GIVEN INFORMATION:
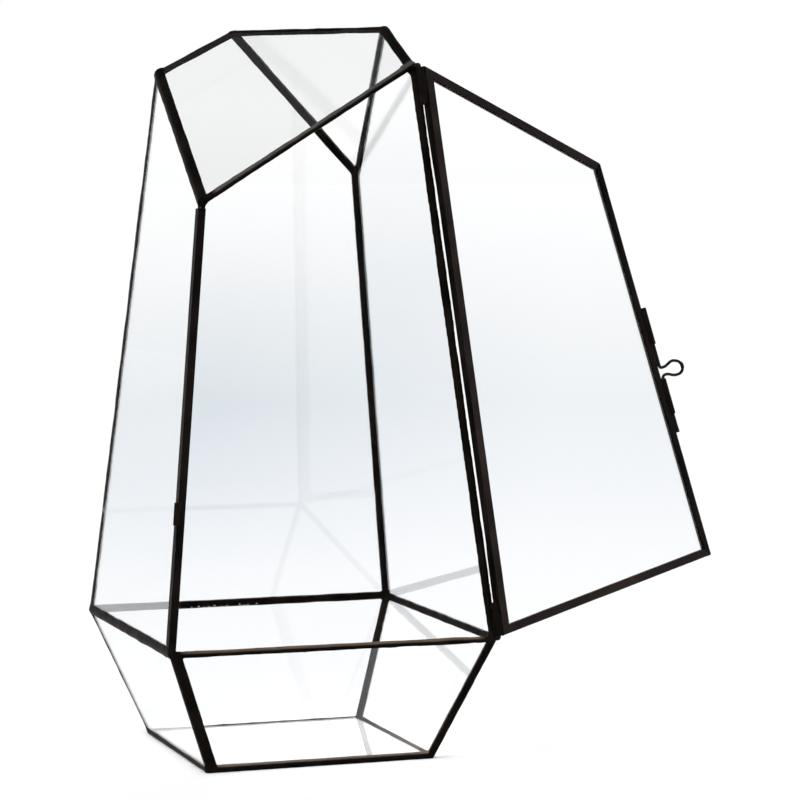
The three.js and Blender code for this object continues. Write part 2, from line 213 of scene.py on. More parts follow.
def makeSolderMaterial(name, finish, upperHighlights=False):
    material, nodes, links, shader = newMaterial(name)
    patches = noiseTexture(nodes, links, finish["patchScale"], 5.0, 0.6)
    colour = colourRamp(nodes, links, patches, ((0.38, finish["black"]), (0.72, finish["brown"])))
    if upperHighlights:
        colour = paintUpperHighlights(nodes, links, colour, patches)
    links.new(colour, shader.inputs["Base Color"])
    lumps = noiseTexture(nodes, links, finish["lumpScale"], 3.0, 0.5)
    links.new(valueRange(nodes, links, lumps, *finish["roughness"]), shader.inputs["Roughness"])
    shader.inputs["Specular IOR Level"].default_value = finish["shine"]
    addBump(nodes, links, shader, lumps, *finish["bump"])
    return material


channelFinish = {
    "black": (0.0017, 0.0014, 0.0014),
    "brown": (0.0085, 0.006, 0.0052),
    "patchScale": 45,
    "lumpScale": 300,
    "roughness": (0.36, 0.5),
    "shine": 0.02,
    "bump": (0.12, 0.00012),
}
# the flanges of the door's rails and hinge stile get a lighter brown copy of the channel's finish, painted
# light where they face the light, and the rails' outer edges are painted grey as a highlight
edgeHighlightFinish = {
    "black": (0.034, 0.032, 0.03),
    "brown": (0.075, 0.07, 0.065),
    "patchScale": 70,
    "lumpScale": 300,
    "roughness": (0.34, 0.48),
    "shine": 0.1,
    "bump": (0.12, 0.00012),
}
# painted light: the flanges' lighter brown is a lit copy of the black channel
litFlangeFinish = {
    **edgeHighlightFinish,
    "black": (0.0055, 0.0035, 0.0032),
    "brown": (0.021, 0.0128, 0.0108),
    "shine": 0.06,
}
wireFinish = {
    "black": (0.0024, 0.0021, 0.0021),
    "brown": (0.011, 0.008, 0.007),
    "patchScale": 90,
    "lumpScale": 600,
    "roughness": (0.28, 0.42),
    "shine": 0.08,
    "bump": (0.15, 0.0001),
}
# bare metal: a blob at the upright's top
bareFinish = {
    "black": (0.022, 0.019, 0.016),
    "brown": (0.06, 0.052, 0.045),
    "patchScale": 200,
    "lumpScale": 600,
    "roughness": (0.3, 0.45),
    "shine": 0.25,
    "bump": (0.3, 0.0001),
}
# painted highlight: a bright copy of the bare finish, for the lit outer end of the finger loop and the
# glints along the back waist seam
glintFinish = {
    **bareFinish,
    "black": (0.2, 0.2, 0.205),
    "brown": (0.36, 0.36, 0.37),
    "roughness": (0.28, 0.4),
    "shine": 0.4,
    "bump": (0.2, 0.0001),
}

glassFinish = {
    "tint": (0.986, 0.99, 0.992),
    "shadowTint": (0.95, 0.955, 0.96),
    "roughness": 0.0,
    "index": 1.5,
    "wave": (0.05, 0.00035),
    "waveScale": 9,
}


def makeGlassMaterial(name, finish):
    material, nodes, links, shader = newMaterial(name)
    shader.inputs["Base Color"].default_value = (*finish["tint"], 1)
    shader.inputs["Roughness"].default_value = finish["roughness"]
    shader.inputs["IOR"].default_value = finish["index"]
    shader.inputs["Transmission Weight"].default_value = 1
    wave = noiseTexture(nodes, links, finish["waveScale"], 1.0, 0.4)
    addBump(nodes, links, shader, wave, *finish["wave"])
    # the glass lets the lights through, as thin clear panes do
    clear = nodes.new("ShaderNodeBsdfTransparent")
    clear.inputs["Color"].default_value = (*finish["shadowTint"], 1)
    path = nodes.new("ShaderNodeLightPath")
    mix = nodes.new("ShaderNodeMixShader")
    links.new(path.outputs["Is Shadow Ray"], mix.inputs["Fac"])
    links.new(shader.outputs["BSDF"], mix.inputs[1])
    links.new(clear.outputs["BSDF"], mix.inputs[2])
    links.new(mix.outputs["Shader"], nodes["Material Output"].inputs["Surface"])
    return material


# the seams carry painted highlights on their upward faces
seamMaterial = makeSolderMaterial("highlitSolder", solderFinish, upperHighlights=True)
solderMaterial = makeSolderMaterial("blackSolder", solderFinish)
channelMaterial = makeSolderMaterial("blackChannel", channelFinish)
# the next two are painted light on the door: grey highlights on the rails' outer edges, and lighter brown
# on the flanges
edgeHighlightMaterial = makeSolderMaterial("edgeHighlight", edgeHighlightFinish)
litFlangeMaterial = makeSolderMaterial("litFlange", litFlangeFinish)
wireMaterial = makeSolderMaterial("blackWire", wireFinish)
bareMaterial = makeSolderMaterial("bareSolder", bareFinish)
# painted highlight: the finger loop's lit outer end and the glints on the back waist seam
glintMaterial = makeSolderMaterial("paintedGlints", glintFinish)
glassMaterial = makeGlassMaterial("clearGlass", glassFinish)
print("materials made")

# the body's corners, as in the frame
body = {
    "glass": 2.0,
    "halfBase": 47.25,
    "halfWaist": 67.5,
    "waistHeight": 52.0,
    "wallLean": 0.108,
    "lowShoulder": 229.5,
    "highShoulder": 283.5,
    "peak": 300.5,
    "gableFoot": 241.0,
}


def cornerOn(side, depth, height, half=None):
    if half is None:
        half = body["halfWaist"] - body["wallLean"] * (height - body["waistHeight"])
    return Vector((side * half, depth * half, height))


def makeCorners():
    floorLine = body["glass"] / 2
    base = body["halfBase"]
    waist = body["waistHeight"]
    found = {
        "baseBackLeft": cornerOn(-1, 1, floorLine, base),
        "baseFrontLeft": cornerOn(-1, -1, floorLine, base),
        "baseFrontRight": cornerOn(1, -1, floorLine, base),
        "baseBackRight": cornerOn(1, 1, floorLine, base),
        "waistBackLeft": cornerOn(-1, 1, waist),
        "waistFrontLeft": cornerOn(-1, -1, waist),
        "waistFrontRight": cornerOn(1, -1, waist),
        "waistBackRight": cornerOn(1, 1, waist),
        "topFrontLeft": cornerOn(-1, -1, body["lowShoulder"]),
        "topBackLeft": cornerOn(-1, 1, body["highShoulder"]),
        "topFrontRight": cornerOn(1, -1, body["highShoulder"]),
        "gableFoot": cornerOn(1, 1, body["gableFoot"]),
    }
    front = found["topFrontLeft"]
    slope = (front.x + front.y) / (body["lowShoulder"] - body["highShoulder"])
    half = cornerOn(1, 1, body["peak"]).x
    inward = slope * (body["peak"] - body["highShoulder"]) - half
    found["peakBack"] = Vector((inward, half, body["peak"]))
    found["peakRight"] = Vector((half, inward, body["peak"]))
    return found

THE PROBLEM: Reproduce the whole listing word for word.

COMPLETE RESPONSE:
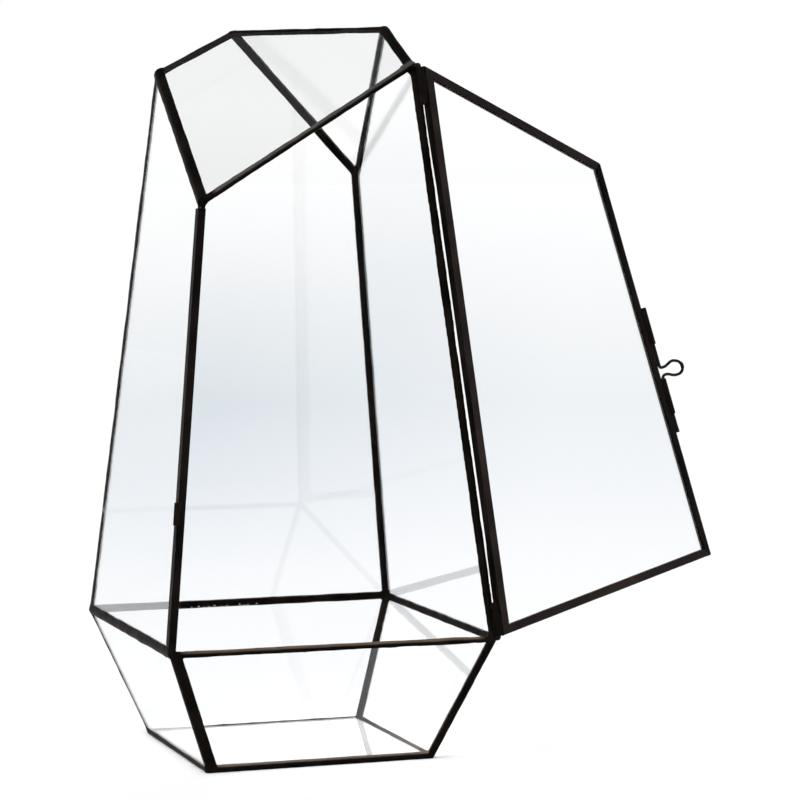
The three.js and Blender code for this object continues. Write part 2, from line 213 of scene.py on. More parts follow.
def makeSolderMaterial(name, finish, upperHighlights=False):
    material, nodes, links, shader = newMaterial(name)
    patches = noiseTexture(nodes, links, finish["patchScale"], 5.0, 0.6)
    colour = colourRamp(nodes, links, patches, ((0.38, finish["black"]), (0.72, finish["brown"])))
    if upperHighlights:
        colour = paintUpperHighlights(nodes, links, colour, patches)
    links.new(colour, shader.inputs["Base Color"])
    lumps = noiseTexture(nodes, links, finish["lumpScale"], 3.0, 0.5)
    links.new(valueRange(nodes, links, lumps, *finish["roughness"]), shader.inputs["Roughness"])
    shader.inputs["Specular IOR Level"].default_value = finish["shine"]
    addBump(nodes, links, shader, lumps, *finish["bump"])
    return material


channelFinish = {
    "black": (0.0017, 0.0014, 0.0014),
    "brown": (0.0085, 0.006, 0.0052),
    "patchScale": 45,
    "lumpScale": 300,
    "roughness": (0.36, 0.5),
    "shine": 0.02,
    "bump": (0.12, 0.00012),
}
# the flanges of the door's rails and hinge stile get a lighter brown copy of the channel's finish, painted
# light where they face the light, and the rails' outer edges are painted grey as a highlight
edgeHighlightFinish = {
    "black": (0.034, 0.032, 0.03),
    "brown": (0.075, 0.07, 0.065),
    "patchScale": 70,
    "lumpScale": 300,
    "roughness": (0.34, 0.48),
    "shine": 0.1,
    "bump": (0.12, 0.00012),
}
# painted light: the flanges' lighter brown is a lit copy of the black channel
litFlangeFinish = {
    **edgeHighlightFinish,
    "black": (0.0055, 0.0035, 0.0032),
    "brown": (0.021, 0.0128, 0.0108),
    "shine": 0.06,
}
wireFinish = {
    "black": (0.0024, 0.0021, 0.0021),
    "brown": (0.011, 0.008, 0.007),
    "patchScale": 90,
    "lumpScale": 600,
    "roughness": (0.28, 0.42),
    "shine": 0.08,
    "bump": (0.15, 0.0001),
}
# bare metal: a blob at the upright's top
bareFinish = {
    "black": (0.022, 0.019, 0.016),
    "brown": (0.06, 0.052, 0.045),
    "patchScale": 200,
    "lumpScale": 600,
    "roughness": (0.3, 0.45),
    "shine": 0.25,
    "bump": (0.3, 0.0001),
}
# painted highlight: a bright copy of the bare finish, for the lit outer end of the finger loop and the
# glints along the back waist seam
glintFinish = {
    **bareFinish,
    "black": (0.2, 0.2, 0.205),
    "brown": (0.36, 0.36, 0.37),
    "roughness": (0.28, 0.4),
    "shine": 0.4,
    "bump": (0.2, 0.0001),
}

glassFinish = {
    "tint": (0.986, 0.99, 0.992),
    "shadowTint": (0.95, 0.955, 0.96),
    "roughness": 0.0,
    "index": 1.5,
    "wave": (0.05, 0.00035),
    "waveScale": 9,
}


def makeGlassMaterial(name, finish):
    material, nodes, links, shader = newMaterial(name)
    shader.inputs["Base Color"].default_value = (*finish["tint"], 1)
    shader.inputs["Roughness"].default_value = finish["roughness"]
    shader.inputs["IOR"].default_value = finish["index"]
    shader.inputs["Transmission Weight"].default_value = 1
    wave = noiseTexture(nodes, links, finish["waveScale"], 1.0, 0.4)
    addBump(nodes, links, shader, wave, *finish["wave"])
    # the glass lets the lights through, as thin clear panes do
    clear = nodes.new("ShaderNodeBsdfTransparent")
    clear.inputs["Color"].default_value = (*finish["shadowTint"], 1)
    path = nodes.new("ShaderNodeLightPath")
    mix = nodes.new("ShaderNodeMixShader")
    links.new(path.outputs["Is Shadow Ray"], mix.inputs["Fac"])
    links.new(shader.outputs["BSDF"], mix.inputs[1])
    links.new(clear.outputs["BSDF"], mix.inputs[2])
    links.new(mix.outputs["Shader"], nodes["Material Output"].inputs["Surface"])
    return material


# the seams carry painted highlights on their upward faces
seamMaterial = makeSolderMaterial("highlitSolder", solderFinish, upperHighlights=True)
solderMaterial = makeSolderMaterial("blackSolder", solderFinish)
channelMaterial = makeSolderMaterial("blackChannel", channelFinish)
# the next two are painted light on the door: grey highlights on the rails' outer edges, and lighter brown
# on the flanges
edgeHighlightMaterial = makeSolderMaterial("edgeHighlight", edgeHighlightFinish)
litFlangeMaterial = makeSolderMaterial("litFlange", litFlangeFinish)
wireMaterial = makeSolderMaterial("blackWire", wireFinish)
bareMaterial = makeSolderMaterial("bareSolder", bareFinish)
# painted highlight: the finger loop's lit outer end and the glints on the back waist seam
glintMaterial = makeSolderMaterial("paintedGlints", glintFinish)
glassMaterial = makeGlassMaterial("clearGlass", glassFinish)
print("materials made")

# the body's corners, as in the frame
body = {
    "glass": 2.0,
    "halfBase": 47.25,
    "halfWaist": 67.5,
    "waistHeight": 52.0,
    "wallLean": 0.108,
    "lowShoulder": 229.5,
    "highShoulder": 283.5,
    "peak": 300.5,
    "gableFoot": 241.0,
}


def cornerOn(side, depth, height, half=None):
    if half is None:
        half = body["halfWaist"] - body["wallLean"] * (height - body["waistHeight"])
    return Vector((side * half, depth * half, height))


def makeCorners():
    floorLine = body["glass"] / 2
    base = body["halfBase"]
    waist = body["waistHeight"]
    found = {
        "baseBackLeft": cornerOn(-1, 1, floorLine, base),
        "baseFrontLeft": cornerOn(-1, -1, floorLine, base),
        "baseFrontRight": cornerOn(1, -1, floorLine, base),
        "baseBackRight": cornerOn(1, 1, floorLine, base),
        "waistBackLeft": cornerOn(-1, 1, waist),
        "waistFrontLeft": cornerOn(-1, -1, waist),
        "waistFrontRight": cornerOn(1, -1, waist),
        "waistBackRight": cornerOn(1, 1, waist),
        "topFrontLeft": cornerOn(-1, -1, body["lowShoulder"]),
        "topBackLeft": cornerOn(-1, 1, body["highShoulder"]),
        "topFrontRight": cornerOn(1, -1, body["highShoulder"]),
        "gableFoot": cornerOn(1, 1, body["gableFoot"]),
    }
    front = found["topFrontLeft"]
    slope = (front.x + front.y) / (body["lowShoulder"] - body["highShoulder"])
    half = cornerOn(1, 1, body["peak"]).x
    inward = slope * (body["peak"] - body["highShoulder"]) - half
    found["peakBack"] = Vector((inward, half, body["peak"]))
    found["peakRight"] = Vector((half, inward, body["peak"]))
    return found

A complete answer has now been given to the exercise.